Cloud seeding could become an annual fixture in Karnataka as the government is seriously considering a report by a team of scientists that gave a thumbs-up to last year’s experiment.

An evaluation team comprising scientists, which submitted its report on the Rs 34-crore Varshadhaare cloud seeding project that was done last year, has recommended that cloud seeding be done every year, Rural Development and Panchayat Raj (RDPR) Minister Krishna Byre Gowda told DH.

“The experts got back to us with a positive feedback,” Gowda said. “The cost-benefit ratio was 1:2, excluding crops. The team measured the impact cloud seeding had on drinking water and apparently, the benefit was twice the effort that we put in.”

Cloud seeding involves spreading aerosol (silver iodide or sodium chloride) into the clouds to stimulate the precipitation process and form rains.
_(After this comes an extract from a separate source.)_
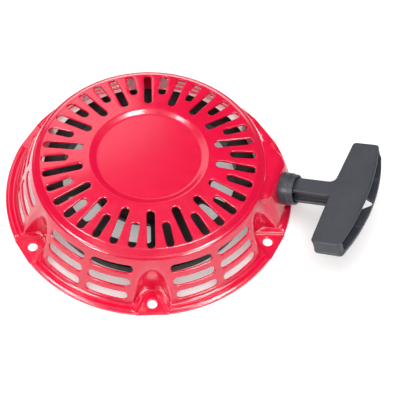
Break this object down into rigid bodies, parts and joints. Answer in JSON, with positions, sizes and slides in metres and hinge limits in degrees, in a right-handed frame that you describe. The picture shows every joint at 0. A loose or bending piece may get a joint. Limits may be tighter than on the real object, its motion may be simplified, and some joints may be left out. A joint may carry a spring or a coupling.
{
  "type": "recoil starter",
  "caption": "Recoil starter for a small engine: vented red steel case, rope reel with recoil spring and pawls inside, and a T grip on a pull rope.",
  "frame": {"origin": "centre of the mounting flange's bottom plane", "axes": "+Z out through the vented top, -Y through one mounting hole, the pull handle towards +X and a little -Y"},
  "size_m": [0.2851, 0.22, 0.0503],
  "materials": {
    "case_enamel": "gloss enamel",
    "zinc_steel": "zinc plated",
    "spring_steel": "tempered, oiled",
    "pawl_steel": "hardened, satin",
    "reel_plastic": "moulded, fine texture",
    "grip_plastic": "moulded, satin",
    "rope_braid": "braided nylon"
  },
  "bodies": {
    "case": {"starter_case": "case_enamel", "center_post": "zinc_steel", "spring_hook": "zinc_steel", "rope_guide": "grip_plastic", "guide_clip": "spring_steel", "thrust_washer": "zinc_steel", "screw_washer": "zinc_steel", "center_screw": "zinc_steel"},
    "reel": {"reel": "reel_plastic", "recoil_spring": "spring_steel", "rope_coil": "rope_braid", "pawl_spring_a": "spring_steel", "pawl_spring_b": "spring_steel"},
    "pawl_a": {"pawl_a": "pawl_steel"},
    "pawl_b": {"pawl_b": "pawl_steel"},
    "ratchet_guide": {"ratchet_guide": "reel_plastic", "friction_spring": "spring_steel"},
    "handle": {"handle_grip": "grip_plastic", "knot_washer": "zinc_steel", "rope_lead": "rope_braid"}
  },
  "joints": [
    {"name": "handle_pull", "type": "slide", "parent": "case", "child": "handle", "axis": [0.8636, -0.3918, 0.3173], "range_m": [0, 1.30164], "deforming": ["rope_lead"]},
    {"name": "reel_spin", "type": "hinge", "parent": "case", "child": "reel", "pos_m": [0, 0, 0.02], "axis": [0, 0, -1], "range_deg": [0, 1009.09], "stiffness_Nm_per_rad": 0.1, "springref_deg": -458.37},
    {"name": "ratchet_turn", "type": "hinge", "parent": "reel", "child": "ratchet_guide", "pos_m": [0, 0, 0.01], "axis": [0, 0, 1], "range_deg": [0, 30], "stiffness_Nm_per_rad": 0.004, "springref_deg": -11.46},
    {"name": "pawl_a_swing", "type": "hinge", "parent": "reel", "child": "pawl_a", "pos_m": [0.02255, 0.00821, 0.015], "axis": [0, 0, 1], "range_deg": [0, 35.1]},
    {"name": "pawl_b_swing", "type": "hinge", "parent": "reel", "child": "pawl_b", "pos_m": [-0.02255, -0.00821, 0.015], "axis": [0, 0, 1], "range_deg": [0, 35.1]}
  ],
  "couplings": [
    {"joint": "handle_pull", "follows": "reel_spin", "m_per_rad": 0.07385},
    {"joint": "pawl_a_swing", "follows": "ratchet_turn", "ratio": 1.1667},
    {"joint": "pawl_b_swing", "follows": "ratchet_turn", "ratio": 1.1667}
  ]
}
The proposal for yearly cloud seeding will be placed before the Cabinet soon, Gowda said.

The government dropped its plans to carry out cloud seeding this year for some regions in north Karnataka as it was too late. “The minimum preparation time for cloud seeding is three months. Clouds with dense moisture last only till September with only 20% of rain-bearing clouds available at this time of the year,” Gowda said.

Authorities will be asked to start preparing early for next year’s cloud seeding. “Tendering itself will take about a month and arranging the aircraft another two months,” the minister said.
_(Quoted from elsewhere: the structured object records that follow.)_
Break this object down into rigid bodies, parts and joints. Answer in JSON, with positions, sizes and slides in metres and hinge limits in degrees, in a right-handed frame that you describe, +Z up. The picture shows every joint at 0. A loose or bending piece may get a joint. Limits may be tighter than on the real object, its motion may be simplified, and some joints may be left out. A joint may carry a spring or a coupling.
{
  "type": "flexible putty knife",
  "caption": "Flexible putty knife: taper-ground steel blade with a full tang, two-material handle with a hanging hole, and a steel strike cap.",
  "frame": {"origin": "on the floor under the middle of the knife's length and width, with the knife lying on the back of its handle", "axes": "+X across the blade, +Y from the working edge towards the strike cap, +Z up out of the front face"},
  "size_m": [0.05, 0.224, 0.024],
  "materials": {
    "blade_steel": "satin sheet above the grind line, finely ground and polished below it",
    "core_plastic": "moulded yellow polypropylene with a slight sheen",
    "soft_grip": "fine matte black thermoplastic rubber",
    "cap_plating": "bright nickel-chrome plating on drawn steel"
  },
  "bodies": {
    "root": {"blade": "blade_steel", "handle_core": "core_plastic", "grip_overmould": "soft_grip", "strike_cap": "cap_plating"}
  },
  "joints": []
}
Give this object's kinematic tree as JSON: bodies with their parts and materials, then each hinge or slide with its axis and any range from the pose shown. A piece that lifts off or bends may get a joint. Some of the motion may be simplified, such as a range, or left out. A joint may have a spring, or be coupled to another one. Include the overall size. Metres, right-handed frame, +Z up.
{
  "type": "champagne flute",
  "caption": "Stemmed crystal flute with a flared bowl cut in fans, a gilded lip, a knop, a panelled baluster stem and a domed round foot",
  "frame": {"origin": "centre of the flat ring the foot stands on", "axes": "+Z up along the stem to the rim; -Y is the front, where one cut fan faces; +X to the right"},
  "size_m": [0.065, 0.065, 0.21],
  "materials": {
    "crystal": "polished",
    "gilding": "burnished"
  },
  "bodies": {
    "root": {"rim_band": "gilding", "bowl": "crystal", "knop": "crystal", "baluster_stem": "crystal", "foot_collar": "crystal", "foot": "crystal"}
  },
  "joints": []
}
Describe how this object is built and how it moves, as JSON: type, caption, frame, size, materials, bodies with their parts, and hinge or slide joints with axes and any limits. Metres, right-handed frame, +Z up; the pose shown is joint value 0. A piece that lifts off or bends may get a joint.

Last year, cloud seeding was done between August 21 and November 10. In this period, two aircraft flew for 286.51 hours and burnt 1,302 flares into clouds in the Cauvery, Malaprabha and Tungabhadra river basins.

The evaluation team - experts from IISc, Indian Institute of Tropical Meteorology in Pune, NAL and the Indian Meteorology Department were part of it - concluded that the Varshadhaare project generated 2.51 tmc of additional water. Rainfall generated was 27.9% above the natural rainfall, the team said in its report. The report has recommended setting up a permanent body to carry out cloud seeding, besides formulating a long-term cloud seeding policy.

Before Varshadhaare, cloud seeding was done last in 2003 under the S M Krishna regime. In July 2008, former RDPR minister H K Patil arranged cloud seeding as a private initiative in Gadag, Haveri and Dharwad districts, which he claimed resulted in rainfall. “We’re also planning to organise an international conference so that we collectively arrive at a scientific consensus on cloud seeding,” Gowda said.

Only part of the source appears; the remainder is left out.